The estate was visualized across its whole story, the arrival under the oaks, the house in its vineyards, the pool and the guest house, and room after room inside, with an animation to move through it. For a private home still in design, the renderings are how it can be seen, judged, and eventually marketed, exactly what a developer building in the Napa Valley needs in hand before breaking ground.
It was the client's third project with the studio, and the relationship has carried on past it. A shared visual language now runs across their wine-country homes, the kind of continuity that turns a first commission into a standing partnership.
Questions
Marketing a Wine-Country Estate
- What is this Napa Valley estate?
- It is a wine-country estate in St. Helena, Napa Valley, developed by Riviera Development Company, with architecture by Farrell Architecture and interiors by Lindsay Gerber Interiors. A main house and a guest house set in the vineyards, in board-and-batten siding and stone under a metal roof. NoTriangle Studio produced twenty-seven exterior and interior renderings and an animation to market it.

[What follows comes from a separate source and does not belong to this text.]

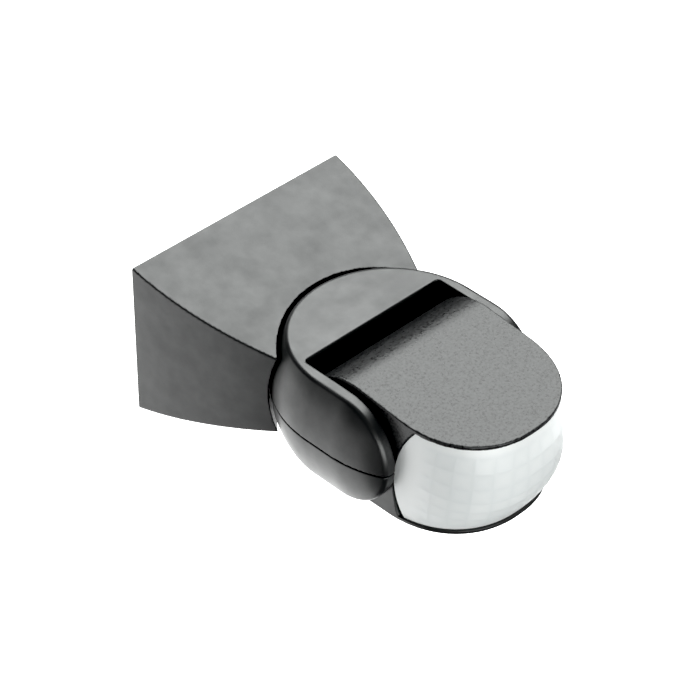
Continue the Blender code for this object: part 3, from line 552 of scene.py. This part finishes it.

- How do renderings market a wine-country estate?
- By putting the setting in every frame. For a St. Helena estate the value is the land, so the renders were composed around the vineyards, the mature heritage oaks, and the surrounding hills, not just the house. The marketing views were chosen one by one with the developer, architect, and broker in the same room, so each image does the job a listing needs it to do.
- How do you settle finishes and camera angles before a home is built?
- On a white model. Before any color render, the cameras are set on an untextured model and approved view by view, and any open finish question is rendered both ways, the entry columns in wood and in full-height stone, the windows in black and in bronze, so the client decides from images rather than samples. The material language itself came from the architect's specifications, down to the board-and-batten dimensions.